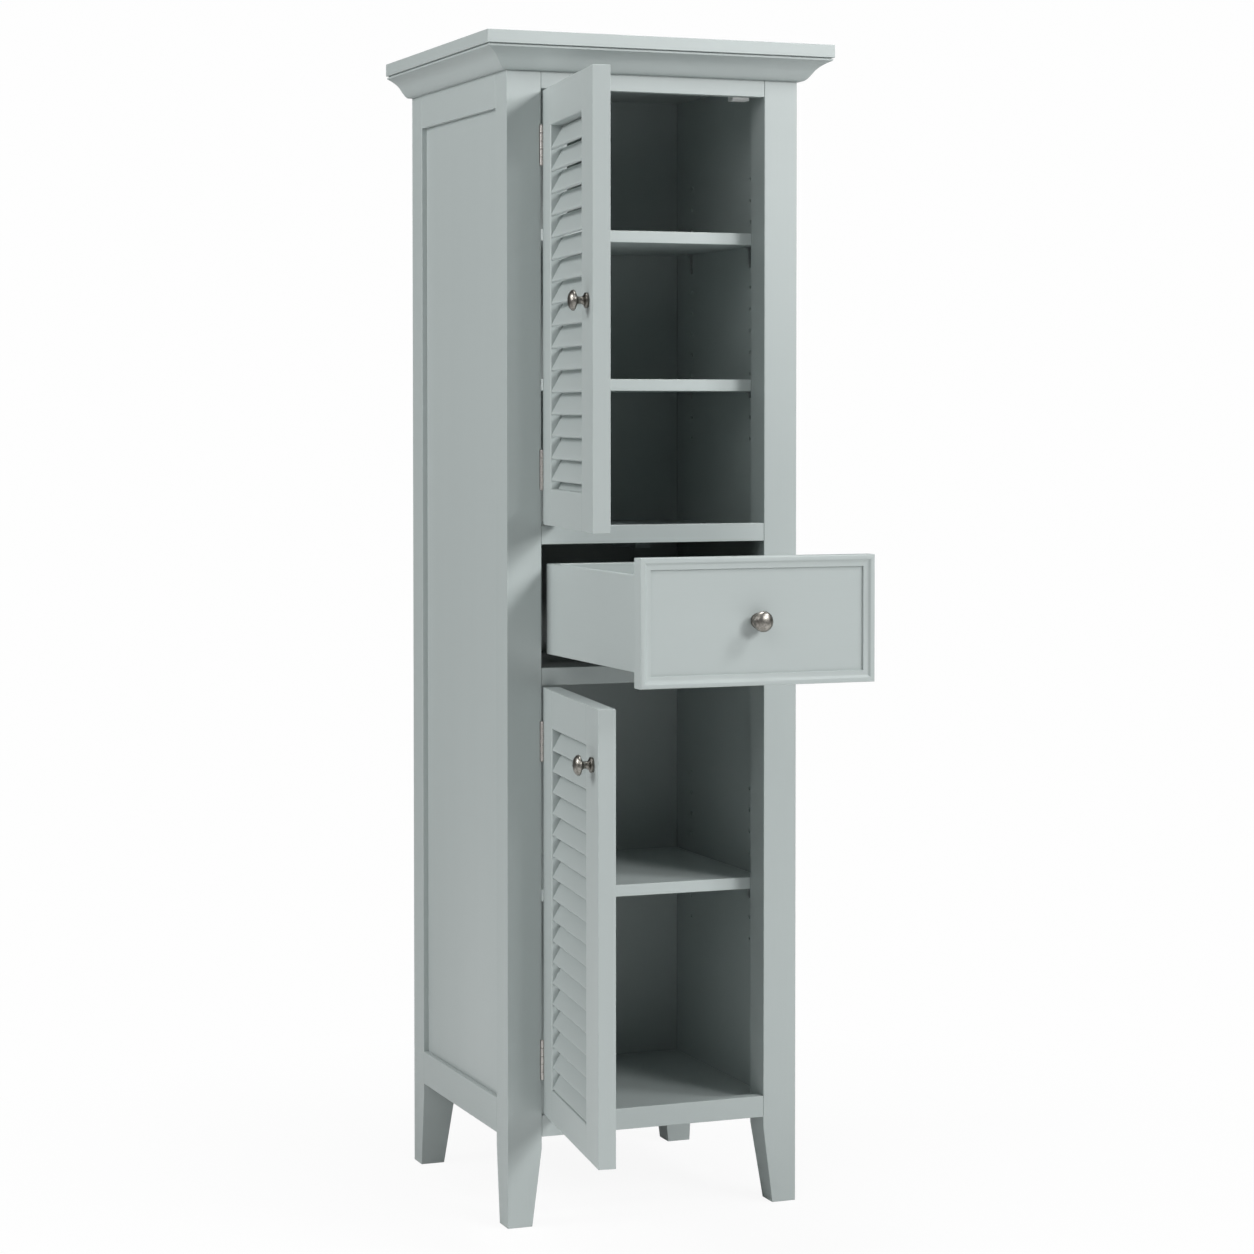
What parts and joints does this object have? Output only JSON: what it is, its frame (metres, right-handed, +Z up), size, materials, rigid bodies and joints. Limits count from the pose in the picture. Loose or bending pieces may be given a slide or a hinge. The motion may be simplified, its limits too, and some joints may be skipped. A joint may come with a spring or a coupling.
{
  "type": "pantry cabinet",
  "caption": "Tall narrow painted pantry cabinet with louvred doors above and below a drawer, a moulded crown and tapered legs.",
  "frame": {"origin": "on the floor, under the middle of the bounding box with both doors open and the drawer drawn out", "axes": "+Z up, -Y out of the front, +X to the right as seen from the front"},
  "size_m": [0.5274, 0.8364, 1.6813],
  "materials": {
    "back_bottom_rail_paint": "satin paint",
    "back_panel_paint": "satin paint",
    "back_top_rail_paint": "satin paint",
    "bottom_deck_paint": "satin paint",
    "bottom_rail_paint": "satin paint",
    "crown_cap_paint": "satin paint",
    "drawer_back_paint": "satin paint",
    "drawer_bottom_paint": "satin paint",
    "drawer_deck_paint": "satin paint",
    "drawer_front_paint": "satin paint",
    "drawer_kicker_paint": "satin paint",
    "drawer_knob_pewter": "aged pewter",
    "drawer_left_side_paint": "satin paint",
    "drawer_right_side_paint": "satin paint",
    "front_crown_moulding_paint": "satin paint",
    "front_left_post_paint": "satin paint",
    "front_right_post_paint": "satin paint",
    "left_crown_moulding_paint": "satin paint",
    "left_side_board_paint": "satin paint",
    "left_side_bottom_rail_paint": "satin paint",
    "left_side_top_rail_paint": "satin paint",
    "low_rail_paint": "satin paint",
    "lower_bottom_hinge_fixed_leaf_nickel": "aged nickel, satin",
    "lower_bottom_hinge_moving_leaf_nickel": "aged nickel, satin",
    "lower_catch_plastic": "moulded",
    "lower_door_bottom_rail_paint": "satin paint",
    "lower_door_free_stile_paint": "satin paint",
    "lower_door_hinge_stile_paint": "satin paint",
    "lower_door_knob_pewter": "aged pewter",
    "lower_door_louvres_paint": "satin paint",
    "lower_door_top_rail_paint": "satin paint",
    "lower_shelf_paint": "satin paint",
    "lower_top_hinge_fixed_leaf_nickel": "aged nickel, satin",
    "lower_top_hinge_moving_leaf_nickel": "aged nickel, satin",
    "middle_rail_paint": "satin paint",
    "middle_shelf_paint": "satin paint",
    "rear_left_post_paint": "satin paint",
    "rear_right_post_paint": "satin paint",
    "right_crown_moulding_paint": "satin paint",
    "right_side_board_paint": "satin paint",
    "right_side_bottom_rail_paint": "satin paint",
    "right_side_top_rail_paint": "satin paint",
    "runner_drawer_rail_steel": "zinc plated",
    "runner_fixed_rail_steel": "zinc plated",
    "runner_middle_rail_steel": "zinc plated",
    "top_board_paint": "satin paint",
    "top_rail_paint": "satin paint",
    "upper_bottom_hinge_fixed_leaf_nickel": "aged nickel, satin",
    "upper_bottom_hinge_moving_leaf_nickel": "aged nickel, satin",
    "upper_catch_plastic": "moulded",
    "upper_deck_paint": "satin paint",
    "upper_door_bottom_rail_paint": "satin paint",
    "upper_door_free_stile_paint": "satin paint",
    "upper_door_hinge_stile_paint": "satin paint",
    "upper_door_knob_pewter": "aged pewter",
    "upper_door_louvres_paint": "satin paint",
    "upper_door_top_rail_paint": "satin paint",
    "upper_shelf_paint": "satin paint",
    "upper_top_hinge_fixed_leaf_nickel": "aged nickel, satin",
    "upper_top_hinge_moving_leaf_nickel": "aged nickel, satin"
  },
  "bodies": {
    "carcass": {"back_bottom_rail": "back_bottom_rail_paint", "back_panel": "back_panel_paint", "back_top_rail": "back_top_rail_paint", "bottom_deck": "bottom_deck_paint", "bottom_rail": "bottom_rail_paint", "crown_cap": "crown_cap_paint", "drawer_deck": "drawer_deck_paint", "drawer_kicker": "drawer_kicker_paint", "front_crown_moulding": "front_crown_moulding_paint", "front_left_post": "front_left_post_paint", "front_right_post": "front_right_post_paint", "left_crown_moulding": "left_crown_moulding_paint", "left_side_board": "left_side_board_paint", "left_side_bottom_rail": "left_side_bottom_rail_paint", "left_side_top_rail": "left_side_top_rail_paint", "low_rail": "low_rail_paint", "lower_bottom_hinge_fixed_leaf": "lower_bottom_hinge_fixed_leaf_nickel", "lower_catch": "lower_catch_plastic", "lower_shelf": "lower_shelf_paint", "lower_top_hinge_fixed_leaf": "lower_top_hinge_fixed_leaf_nickel", "middle_rail": "middle_rail_paint", "middle_shelf": "middle_shelf_paint", "rear_left_post": "rear_left_post_paint", "rear_right_post": "rear_right_post_paint", "right_crown_moulding": "right_crown_moulding_paint", "right_side_board": "right_side_board_paint", "right_side_bottom_rail": "right_side_bottom_rail_paint", "right_side_top_rail": "right_side_top_rail_paint", "runner_fixed_rail": "runner_fixed_rail_steel", "top_board": "top_board_paint", "top_rail": "top_rail_paint", "upper_bottom_hinge_fixed_leaf": "upper_bottom_hinge_fixed_leaf_nickel", "upper_catch": "upper_catch_plastic", "upper_deck": "upper_deck_paint", "upper_shelf": "upper_shelf_paint", "upper_top_hinge_fixed_leaf": "upper_top_hinge_fixed_leaf_nickel"},
    "upper_door": {"upper_bottom_hinge_moving_leaf": "upper_bottom_hinge_moving_leaf_nickel", "upper_door_bottom_rail": "upper_door_bottom_rail_paint", "upper_door_free_stile": "upper_door_free_stile_paint", "upper_door_hinge_stile": "upper_door_hinge_stile_paint", "upper_door_knob": "upper_door_knob_pewter", "upper_door_louvres": "upper_door_louvres_paint", "upper_door_top_rail": "upper_door_top_rail_paint", "upper_top_hinge_moving_leaf": "upper_top_hinge_moving_leaf_nickel"},
    "lower_door": {"lower_bottom_hinge_moving_leaf": "lower_bottom_hinge_moving_leaf_nickel", "lower_door_bottom_rail": "lower_door_bottom_rail_paint", "lower_door_free_stile": "lower_door_free_stile_paint", "lower_door_hinge_stile": "lower_door_hinge_stile_paint", "lower_door_knob": "lower_door_knob_pewter", "lower_door_louvres": "lower_door_louvres_paint", "lower_door_top_rail": "lower_door_top_rail_paint", "lower_top_hinge_moving_leaf": "lower_top_hinge_moving_leaf_nickel"},
    "drawer": {"drawer_front": "drawer_front_paint", "drawer_left_side": "drawer_left_side_paint", "drawer_right_side": "drawer_right_side_paint", "drawer_back": "drawer_back_paint", "drawer_bottom": "drawer_bottom_paint", "drawer_knob": "drawer_knob_pewter", "runner_drawer_rail": "runner_drawer_rail_steel"},
    "runner_middle": {"runner_middle_rail": "runner_middle_rail_steel"}
  },
  "joints": [
    {"name": "upper_door_hinge", "type": "hinge", "parent": "carcass", "child": "upper_door", "pos_m": [-0.17045, -0.0215, 1.3], "axis": [0, 0, 1], "range_deg": [-71.3, 98.7]},
    {"name": "lower_door_hinge", "type": "hinge", "parent": "carcass", "child": "lower_door", "pos_m": [-0.17045, -0.0215, 0.46], "axis": [0, 0, 1], "range_deg": [-72.5, 97.5]},
    {"name": "drawer_slide", "type": "slide", "parent": "carcass", "child": "drawer", "axis": [0, -1, 0], "range_m": [-0.3745, 0]},
    {"name": "runner_slide", "type": "slide", "parent": "carcass", "child": "runner_middle", "axis": [0, -1, 0], "range_m": [-0.18725, 0]}
  ],
  "couplings": [
    {"joint": "runner_slide", "follows": "drawer_slide", "ratio": 0.5}
  ]
}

Problem description: Select every line where the word "materials" occurs.

Answer to the problem:
What parts and joints does this object have? Output only JSON: what it is, its frame (metres, right-handed, +Z up), size, materials, rigid bodies and joints. Limits count from the pose in the picture. Loose or bending pieces may be given a slide or a hinge. The motion may be simplified, its limits too, and some joints may be skipped. A joint may come with a spring or a coupling.
  "materials": {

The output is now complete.